Top tips: How to get into Government and the Civil Service 

On 7 November 2023, we held a ‘How to get into Government and the Civil Service’ careers panel event for Social Science and Law students.

Three alumni currently working in governmental roles joined us: 

The panelists were Sarbani Banerjee, Lead - Skills and Capability, Jessie Leung, Assistant Estates Surveyor, and Megan Kidd, National Graduate Development Programme.

Here are some of their top tips and insights about the sector. 

There’s so many opportunities to find a job in this sector. 

In the UK, there are 24 Ministerial Departments, 20 Non-Ministerial Departments, 49 Civil Service Departments, 317 Local Authorities, 424 Agencies and Public Bodies, and over 11000 Local Councils. That’s a lot of options when it comes to choosing what to do and where to work! 

You don’t have to move to London. 

There’s often a misconception that you have to move to London to work in the sector, but you don’t have to. The Civil Service have offices across the country and are keen to reflect the communities it serves. Plus, with hundreds of local authorities and local councils in the UK, there are jobs everywhere for you. For example, Jessie works at South Gloucestershire Council and is based in Bristol.   

An aerial view of Bristol, including Brandon Hill and Bristol Harbour.

Think about what is most important to you. 

When thinking about her future career, Meg knew she wanted to make a difference. Knowing this, her previous manager encouraged her to apply for the National Graduate Development Programme. Now, her role allows her to represent the needs of local councils, lobby the Government, and work on homelessness and environmental concerns. 

There are some key transferable skills that recruiting managers will look for:

As a recruiting manager, Sarbani shared lots of insights into what recruiters are looking for. Communication and people skills are a key priority; you will need to use evidence, persuasive language and public speaking skills to get your message across to different audiences. Project management skills are vital, so you can manage your own time and others’ to complete a project. It’s important to think about what experiences you have already got that use these skills. You can find different skills in the Civil Services’ Success Profiles.   

A student presenting her project timeline to an audience of other students.

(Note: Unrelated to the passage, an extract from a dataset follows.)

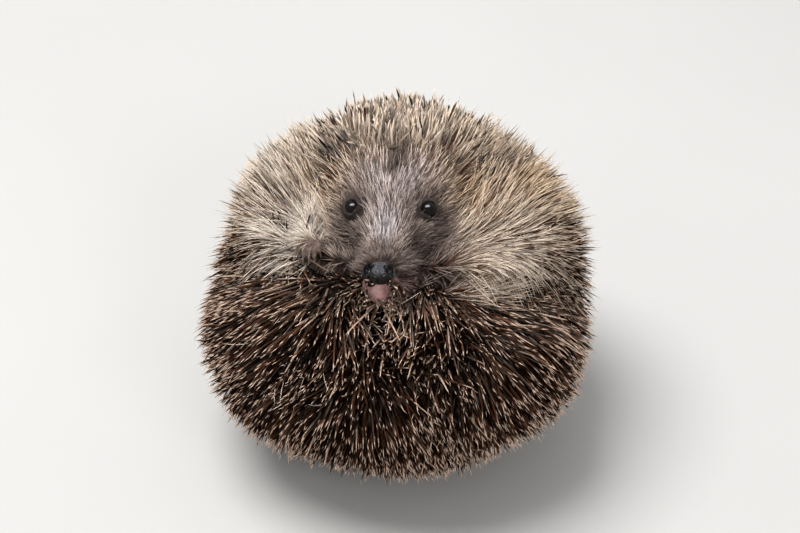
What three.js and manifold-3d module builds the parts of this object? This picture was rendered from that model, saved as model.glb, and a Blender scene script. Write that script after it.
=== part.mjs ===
// An adult European hedgehog (Erinaceus europaeus), life size, lying curled up on its back with its face
// looking out of the curl. The solids reach out to the tips of the spines and fur.
//
// Millimetres, +Z up, -Y the way the hedgehog faces, +X its left.
// The origin is on the floor, below the centre.
// Shapes are made in the curl's own frame, from its centre: X across, Y to the crown, Z out of the opening.
import * as THREE from "three";
import { mergeVertices } from "three/addons/utils/BufferGeometryUtils.js";
import Module from "manifold-3d";

const wasm = await Module();
wasm.setup();

const rad = THREE.MathUtils.degToRad;
const { smoothstep, lerp, clamp } = THREE.MathUtils;

// ---- Driving dimensions -------------------------------------------------------------------------
const GAP = 0.35; // between neighbouring pieces

const CURL = {
  tilt: rad(42), // how far the opening faces up from level
  height: 62, // centre above the floor; the spines under it are pressed flat
  halfWidth: 75, // to the spine tips, across
  halfDepth: 73.5, // to the spine tips, every other way
  rollSlope: -0.09, // the crease drops this much for each mm to the hedgehog's left
  hub: new THREE.Vector3(0, 4, 2), // the cuts between the trunk's pieces meet on the line across through here
};
// Where the rump's edge meets the flanks: the angle is from +Z up.
const CREASE = { angle: rad(4.4), depth: 12, halfWidth: 11 };
const FACE = {
  axis: new THREE.Vector3(-3, 30, 46).normalize(), // from the curl's centre out through the forehead
  dip: 20, // how far the outline sinks in around the face, where the spines give way to fur
  near: rad(16), // sunk fully inside this cone around the face
  far: rad(50), // and not at all outside this one
  narrowing: 0.8, // the cones are wider than high
};
// Where the coat lies lower: round each ear, over the crown, where the mouth hangs over the rump's edge, and
// behind the right flank. It swells out, by a depth below 0, over the rump's two sides.
const DENTS = [
  { place: [31.5, 46, 24], depth: 5, radius: 12 },
  { place: [-24.8, 52.2, 21], depth: 5, radius: 12 },
  { place: [0, 60, 0], depth: 3, radius: 60 },
  { place: [-6, -3, 60], depth: 9, radius: 12 },
  { place: [-68, 25, 2], depth: 4.5, radius: 20 },
  { place: [-61, -40, 12], depth: -7, radius: 28 },
  { place: [61, -40, 12], depth: -4.5, radius: 28 },
];
// Spine tips standing in and out, and how many times each way.
const BUNCHES = { height: 1.2, across: 10, round: 9 };
const CUTS = { crown: rad(64), nape: rad(102), shoulders: rad(162), loin: rad(252) };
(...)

Now is the time to build experiences 

As a recent graduate, the time Meg spent building up experience is fresh in her mind. She encouraged students to find experiences they can talk about in applications and interviews. Meg was asked in three interviews about how she responds in a crisis and talked about her time volunteering as a crisis counsellor.  

Jessie enthused about the importance of getting involved in opportunities beyond the sphere. Experiences like mentoring, volunteering at the local charity and other opportunities allow you to understand different people’s perspectives and experiences.  

Part-time work can be as valuable as volunteering  

Meg also talked about her experience working in Superdrug for five years. She thought that this experience wasn’t very useful when applying, but she realised how valuable it could be.  

“When I was doing that retail experience, I didn’t think that would come in useful. But, when I reflect on the skills that I learned, dealing with customers and sticky situations, actually it is useful and… your skills are definitely transferable.”  

The Civil Service Fast Stream is brilliant, but there are other ways to get into the Civil Service or Government. 

Sarbani joined the Civil Service from her previous roles in Higher Education policy. Lots of people in senior positions in the Civil Service didn’t complete the Fast Stream. Once you’re in the Civil Service, you can move between departments and progress easily. Sarbani also talked about how the Fast Stream isn’t for everyone. It’s there to help people into senior leadership roles, but not everyone wants to do this early in their career. 

So don’t be disheartened if you don’t make it onto the Fast Stream – it’s not the only route in!